There is nothing like Dutch directness to slap away neurotic American assumptions about what is truly important. It’s like throwing out a long list of ingredients to a recipe that doesn’t work and replacing everything with a few quality staples to always keep in mind. Excessive consumerism and media consumption, toss all of it. Ditch the Botox, Dysport, and Juvederm. You can throw out the teeth whitener while you are at it (you won’t find any of that here anyway). Focus on collecting experience over stuff, that is one of the staples. Get outside, move, relax, enjoy, and just be you are other essential ingredients. And above all else, don’t do anything because everyone does it that way according to age, gender, etc. Finally, add a heaping spoonful of Caribbean celebration and a dash of Dutch quirky humor and pragmatic thinking, and you are well on your way to discovering the taste of freedom.

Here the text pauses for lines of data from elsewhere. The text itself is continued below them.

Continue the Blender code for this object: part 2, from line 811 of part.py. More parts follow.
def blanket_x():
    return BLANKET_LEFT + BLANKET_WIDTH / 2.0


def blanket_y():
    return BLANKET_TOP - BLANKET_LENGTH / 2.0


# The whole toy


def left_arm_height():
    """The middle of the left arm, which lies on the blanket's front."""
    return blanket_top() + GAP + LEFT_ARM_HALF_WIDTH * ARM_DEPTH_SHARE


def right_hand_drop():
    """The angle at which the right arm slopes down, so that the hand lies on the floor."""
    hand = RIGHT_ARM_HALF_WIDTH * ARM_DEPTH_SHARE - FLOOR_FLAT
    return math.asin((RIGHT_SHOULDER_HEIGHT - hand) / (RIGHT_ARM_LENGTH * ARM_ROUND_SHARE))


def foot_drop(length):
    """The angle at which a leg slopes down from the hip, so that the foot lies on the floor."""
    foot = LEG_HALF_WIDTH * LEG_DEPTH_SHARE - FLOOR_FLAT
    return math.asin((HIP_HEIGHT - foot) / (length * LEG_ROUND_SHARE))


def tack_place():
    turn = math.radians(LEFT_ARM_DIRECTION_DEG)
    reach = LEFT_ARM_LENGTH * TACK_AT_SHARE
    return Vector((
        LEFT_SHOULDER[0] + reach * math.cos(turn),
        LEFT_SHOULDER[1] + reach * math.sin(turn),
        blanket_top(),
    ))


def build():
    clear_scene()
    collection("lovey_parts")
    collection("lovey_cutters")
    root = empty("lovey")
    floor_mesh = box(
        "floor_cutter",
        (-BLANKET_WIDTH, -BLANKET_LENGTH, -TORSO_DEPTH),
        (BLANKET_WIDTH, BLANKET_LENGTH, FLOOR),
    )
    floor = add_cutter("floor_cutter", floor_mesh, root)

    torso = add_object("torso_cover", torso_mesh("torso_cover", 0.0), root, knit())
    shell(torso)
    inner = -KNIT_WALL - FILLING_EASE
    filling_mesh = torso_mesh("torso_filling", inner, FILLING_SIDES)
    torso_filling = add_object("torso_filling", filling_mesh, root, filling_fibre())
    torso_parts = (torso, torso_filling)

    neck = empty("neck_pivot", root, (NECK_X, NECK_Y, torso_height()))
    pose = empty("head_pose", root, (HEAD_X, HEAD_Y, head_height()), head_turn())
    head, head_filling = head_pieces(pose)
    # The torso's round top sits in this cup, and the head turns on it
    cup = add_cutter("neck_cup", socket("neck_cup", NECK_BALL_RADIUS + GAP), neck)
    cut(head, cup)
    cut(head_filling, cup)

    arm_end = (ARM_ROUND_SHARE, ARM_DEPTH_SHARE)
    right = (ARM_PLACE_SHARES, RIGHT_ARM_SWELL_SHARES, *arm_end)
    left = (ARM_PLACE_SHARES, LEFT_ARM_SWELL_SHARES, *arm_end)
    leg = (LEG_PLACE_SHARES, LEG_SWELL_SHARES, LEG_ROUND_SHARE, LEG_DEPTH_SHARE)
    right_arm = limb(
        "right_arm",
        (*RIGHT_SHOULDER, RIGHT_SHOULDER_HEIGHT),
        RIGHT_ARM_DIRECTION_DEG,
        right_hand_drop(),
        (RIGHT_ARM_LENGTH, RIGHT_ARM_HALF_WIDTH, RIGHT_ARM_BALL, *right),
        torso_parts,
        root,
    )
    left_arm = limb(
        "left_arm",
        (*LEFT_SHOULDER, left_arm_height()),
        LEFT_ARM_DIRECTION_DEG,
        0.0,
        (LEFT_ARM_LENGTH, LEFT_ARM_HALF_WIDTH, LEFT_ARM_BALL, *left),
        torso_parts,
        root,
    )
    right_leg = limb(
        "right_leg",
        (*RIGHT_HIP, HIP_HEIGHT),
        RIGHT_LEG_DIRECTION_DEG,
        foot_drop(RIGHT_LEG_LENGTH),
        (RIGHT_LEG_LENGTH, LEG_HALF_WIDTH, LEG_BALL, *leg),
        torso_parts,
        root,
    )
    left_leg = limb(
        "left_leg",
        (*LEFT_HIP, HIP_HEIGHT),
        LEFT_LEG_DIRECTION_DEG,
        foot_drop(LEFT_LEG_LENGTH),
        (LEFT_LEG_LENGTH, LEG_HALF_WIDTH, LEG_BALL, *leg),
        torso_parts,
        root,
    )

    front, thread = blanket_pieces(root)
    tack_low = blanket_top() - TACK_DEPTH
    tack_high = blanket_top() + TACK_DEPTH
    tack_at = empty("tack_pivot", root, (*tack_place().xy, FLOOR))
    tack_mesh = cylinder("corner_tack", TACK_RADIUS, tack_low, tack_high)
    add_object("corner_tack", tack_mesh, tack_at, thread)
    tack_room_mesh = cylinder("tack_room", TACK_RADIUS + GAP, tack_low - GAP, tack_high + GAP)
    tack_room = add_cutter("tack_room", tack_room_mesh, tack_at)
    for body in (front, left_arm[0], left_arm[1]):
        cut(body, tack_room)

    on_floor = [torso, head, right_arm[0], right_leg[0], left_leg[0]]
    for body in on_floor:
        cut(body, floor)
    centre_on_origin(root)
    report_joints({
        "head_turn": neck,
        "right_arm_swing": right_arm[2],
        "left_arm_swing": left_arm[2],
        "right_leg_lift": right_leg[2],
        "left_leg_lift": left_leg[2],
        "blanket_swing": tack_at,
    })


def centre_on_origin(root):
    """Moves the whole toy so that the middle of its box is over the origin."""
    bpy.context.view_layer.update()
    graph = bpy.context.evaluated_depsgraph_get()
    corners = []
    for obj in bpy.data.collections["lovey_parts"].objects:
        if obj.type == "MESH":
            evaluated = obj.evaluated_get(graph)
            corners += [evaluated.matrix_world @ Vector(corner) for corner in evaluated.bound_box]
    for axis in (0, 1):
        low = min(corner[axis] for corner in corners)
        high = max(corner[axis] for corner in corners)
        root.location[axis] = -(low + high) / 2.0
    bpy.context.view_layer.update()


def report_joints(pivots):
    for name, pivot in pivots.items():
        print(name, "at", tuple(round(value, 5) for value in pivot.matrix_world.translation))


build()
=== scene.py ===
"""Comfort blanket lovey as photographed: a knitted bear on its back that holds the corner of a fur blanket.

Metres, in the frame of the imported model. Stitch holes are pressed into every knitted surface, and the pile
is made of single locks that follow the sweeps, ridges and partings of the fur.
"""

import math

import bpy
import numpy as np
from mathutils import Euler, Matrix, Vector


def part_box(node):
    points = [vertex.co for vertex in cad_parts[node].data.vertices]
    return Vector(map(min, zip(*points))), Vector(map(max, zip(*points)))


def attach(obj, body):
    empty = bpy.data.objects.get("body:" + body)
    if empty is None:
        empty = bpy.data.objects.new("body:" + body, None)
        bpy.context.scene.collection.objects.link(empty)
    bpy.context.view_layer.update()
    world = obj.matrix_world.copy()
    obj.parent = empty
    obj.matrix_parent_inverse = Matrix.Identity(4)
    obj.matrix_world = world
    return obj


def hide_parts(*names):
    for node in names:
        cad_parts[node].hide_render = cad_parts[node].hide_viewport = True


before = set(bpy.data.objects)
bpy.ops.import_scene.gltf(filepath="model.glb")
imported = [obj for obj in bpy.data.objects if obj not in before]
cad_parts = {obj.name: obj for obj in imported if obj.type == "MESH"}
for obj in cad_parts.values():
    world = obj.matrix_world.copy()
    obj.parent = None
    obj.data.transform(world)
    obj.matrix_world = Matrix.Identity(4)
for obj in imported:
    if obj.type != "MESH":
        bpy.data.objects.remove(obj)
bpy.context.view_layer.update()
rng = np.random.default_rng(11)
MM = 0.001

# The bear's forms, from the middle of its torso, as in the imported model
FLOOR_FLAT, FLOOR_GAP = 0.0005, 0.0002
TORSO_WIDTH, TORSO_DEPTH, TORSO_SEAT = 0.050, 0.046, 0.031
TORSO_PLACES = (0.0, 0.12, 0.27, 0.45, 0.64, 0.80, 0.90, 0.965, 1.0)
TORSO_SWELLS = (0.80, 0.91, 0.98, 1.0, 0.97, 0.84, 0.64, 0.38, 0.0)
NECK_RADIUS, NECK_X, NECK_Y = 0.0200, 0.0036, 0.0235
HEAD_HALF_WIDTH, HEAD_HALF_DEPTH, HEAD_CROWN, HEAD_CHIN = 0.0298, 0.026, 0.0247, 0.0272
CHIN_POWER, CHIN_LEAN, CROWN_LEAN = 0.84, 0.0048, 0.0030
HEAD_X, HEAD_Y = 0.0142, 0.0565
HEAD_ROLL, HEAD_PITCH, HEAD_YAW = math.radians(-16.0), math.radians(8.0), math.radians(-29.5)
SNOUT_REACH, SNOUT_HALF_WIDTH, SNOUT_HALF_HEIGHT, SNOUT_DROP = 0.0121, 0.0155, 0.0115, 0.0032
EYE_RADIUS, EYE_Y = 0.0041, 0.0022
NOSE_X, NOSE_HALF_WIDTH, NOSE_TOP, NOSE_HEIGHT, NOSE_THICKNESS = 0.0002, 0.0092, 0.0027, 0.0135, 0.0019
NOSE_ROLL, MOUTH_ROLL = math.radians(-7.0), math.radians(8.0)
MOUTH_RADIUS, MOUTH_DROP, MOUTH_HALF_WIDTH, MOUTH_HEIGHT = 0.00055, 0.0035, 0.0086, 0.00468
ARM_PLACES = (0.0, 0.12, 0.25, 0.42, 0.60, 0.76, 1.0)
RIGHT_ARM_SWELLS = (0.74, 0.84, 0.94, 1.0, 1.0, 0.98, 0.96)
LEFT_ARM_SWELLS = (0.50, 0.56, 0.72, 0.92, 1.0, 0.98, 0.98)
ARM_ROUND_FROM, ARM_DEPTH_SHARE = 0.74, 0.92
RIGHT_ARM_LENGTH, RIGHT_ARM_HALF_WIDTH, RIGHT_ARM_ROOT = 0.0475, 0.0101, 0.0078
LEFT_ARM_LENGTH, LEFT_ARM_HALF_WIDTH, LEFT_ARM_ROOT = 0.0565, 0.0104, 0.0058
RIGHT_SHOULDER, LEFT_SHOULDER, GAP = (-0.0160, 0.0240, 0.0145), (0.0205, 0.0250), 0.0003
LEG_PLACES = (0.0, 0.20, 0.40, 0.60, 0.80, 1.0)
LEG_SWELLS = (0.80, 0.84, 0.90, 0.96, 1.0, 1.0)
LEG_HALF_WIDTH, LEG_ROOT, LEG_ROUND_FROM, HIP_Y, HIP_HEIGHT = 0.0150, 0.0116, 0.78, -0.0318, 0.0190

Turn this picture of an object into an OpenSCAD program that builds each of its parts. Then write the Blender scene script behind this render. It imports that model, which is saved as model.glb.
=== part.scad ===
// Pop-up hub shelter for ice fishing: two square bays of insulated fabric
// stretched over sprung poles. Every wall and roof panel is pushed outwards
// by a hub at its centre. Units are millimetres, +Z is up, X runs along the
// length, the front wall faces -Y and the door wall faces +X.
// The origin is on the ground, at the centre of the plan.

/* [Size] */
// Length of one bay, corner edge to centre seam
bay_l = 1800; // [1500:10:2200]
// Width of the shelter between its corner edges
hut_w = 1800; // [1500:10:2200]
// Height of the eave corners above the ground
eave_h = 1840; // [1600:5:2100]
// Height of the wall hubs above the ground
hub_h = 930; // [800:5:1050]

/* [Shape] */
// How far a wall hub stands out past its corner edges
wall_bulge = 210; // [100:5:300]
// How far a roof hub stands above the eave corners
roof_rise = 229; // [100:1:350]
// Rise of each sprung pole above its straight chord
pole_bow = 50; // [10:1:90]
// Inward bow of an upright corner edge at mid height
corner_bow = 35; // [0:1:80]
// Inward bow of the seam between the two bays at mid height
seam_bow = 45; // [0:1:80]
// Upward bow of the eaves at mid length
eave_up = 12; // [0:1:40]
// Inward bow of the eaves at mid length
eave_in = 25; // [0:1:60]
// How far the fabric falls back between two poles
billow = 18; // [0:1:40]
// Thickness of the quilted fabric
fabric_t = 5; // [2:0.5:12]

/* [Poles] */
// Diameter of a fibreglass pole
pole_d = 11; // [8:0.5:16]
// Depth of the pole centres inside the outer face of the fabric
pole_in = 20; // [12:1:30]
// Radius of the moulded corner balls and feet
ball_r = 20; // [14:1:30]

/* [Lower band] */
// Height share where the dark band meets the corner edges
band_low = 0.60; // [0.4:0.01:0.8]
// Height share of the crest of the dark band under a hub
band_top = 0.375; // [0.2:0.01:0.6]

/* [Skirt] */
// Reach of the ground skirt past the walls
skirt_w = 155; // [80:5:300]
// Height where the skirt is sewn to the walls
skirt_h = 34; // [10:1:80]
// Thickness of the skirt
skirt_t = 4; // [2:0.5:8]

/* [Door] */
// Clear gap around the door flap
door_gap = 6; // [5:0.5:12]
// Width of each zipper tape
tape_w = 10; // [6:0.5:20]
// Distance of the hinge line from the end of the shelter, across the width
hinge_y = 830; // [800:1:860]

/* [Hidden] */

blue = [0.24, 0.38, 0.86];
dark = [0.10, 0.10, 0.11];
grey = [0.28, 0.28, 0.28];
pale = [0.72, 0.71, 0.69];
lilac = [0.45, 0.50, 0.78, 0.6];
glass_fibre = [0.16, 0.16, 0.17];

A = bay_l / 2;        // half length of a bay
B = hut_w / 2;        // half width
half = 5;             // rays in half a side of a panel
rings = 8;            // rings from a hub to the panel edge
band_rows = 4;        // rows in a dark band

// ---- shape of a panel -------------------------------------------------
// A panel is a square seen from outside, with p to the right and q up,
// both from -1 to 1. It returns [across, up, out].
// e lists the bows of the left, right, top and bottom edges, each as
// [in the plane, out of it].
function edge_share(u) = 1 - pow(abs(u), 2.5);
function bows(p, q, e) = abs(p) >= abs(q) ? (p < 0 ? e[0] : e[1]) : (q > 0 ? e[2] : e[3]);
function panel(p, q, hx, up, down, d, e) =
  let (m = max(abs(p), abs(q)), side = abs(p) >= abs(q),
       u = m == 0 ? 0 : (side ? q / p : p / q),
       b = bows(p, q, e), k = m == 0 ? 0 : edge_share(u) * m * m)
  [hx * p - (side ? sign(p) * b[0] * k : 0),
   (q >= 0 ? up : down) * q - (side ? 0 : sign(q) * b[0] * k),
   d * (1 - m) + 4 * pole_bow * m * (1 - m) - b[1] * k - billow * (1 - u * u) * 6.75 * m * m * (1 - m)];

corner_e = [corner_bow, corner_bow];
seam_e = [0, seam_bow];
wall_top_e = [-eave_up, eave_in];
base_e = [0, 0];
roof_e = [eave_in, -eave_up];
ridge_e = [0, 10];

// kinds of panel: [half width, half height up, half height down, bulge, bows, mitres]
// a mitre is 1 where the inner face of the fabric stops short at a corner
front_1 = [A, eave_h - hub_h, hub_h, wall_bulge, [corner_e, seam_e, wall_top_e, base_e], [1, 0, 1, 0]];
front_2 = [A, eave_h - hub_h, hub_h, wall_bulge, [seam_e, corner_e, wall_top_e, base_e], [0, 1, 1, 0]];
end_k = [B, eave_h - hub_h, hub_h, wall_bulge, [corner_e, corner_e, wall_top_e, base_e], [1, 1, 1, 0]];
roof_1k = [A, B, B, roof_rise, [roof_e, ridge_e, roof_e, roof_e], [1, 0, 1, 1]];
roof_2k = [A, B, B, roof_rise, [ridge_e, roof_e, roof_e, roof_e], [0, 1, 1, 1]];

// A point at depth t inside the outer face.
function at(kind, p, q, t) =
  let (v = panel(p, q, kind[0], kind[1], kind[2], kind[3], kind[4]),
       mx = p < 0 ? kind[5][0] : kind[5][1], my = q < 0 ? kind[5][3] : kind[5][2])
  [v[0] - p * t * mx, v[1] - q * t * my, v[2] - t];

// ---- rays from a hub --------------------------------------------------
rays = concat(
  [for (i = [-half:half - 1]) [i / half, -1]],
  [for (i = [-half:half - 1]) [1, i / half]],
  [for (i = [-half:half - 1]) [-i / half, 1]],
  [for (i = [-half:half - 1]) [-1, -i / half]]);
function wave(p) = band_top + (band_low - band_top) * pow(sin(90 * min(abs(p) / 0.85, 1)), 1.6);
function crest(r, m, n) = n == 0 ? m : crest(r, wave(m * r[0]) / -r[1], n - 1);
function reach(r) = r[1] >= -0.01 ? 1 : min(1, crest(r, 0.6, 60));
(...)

I’m certainly not here to knock the United States, although I do worry a great deal when I tune in to the evening news for the five minutes I allow myself to stay informed, but not go insane. I guess I left at a convenient time because it has become clear to me that I have far more in common with the values people bring to this island (from all over the world I might add) than those shared by a large portion of people living in the United States. Someday I will slip back across the border much the same way I left, perhaps four years later than I had planned. My hope is that I can carry this giant piece of home from Aruba back with me. I can easily hold on to the Caribbean rhythm. I may be able to find imported soursop somewhere. As for everything else from my Aruba home that I will eventually miss, I can always return during the winter months with a flock of American tourists.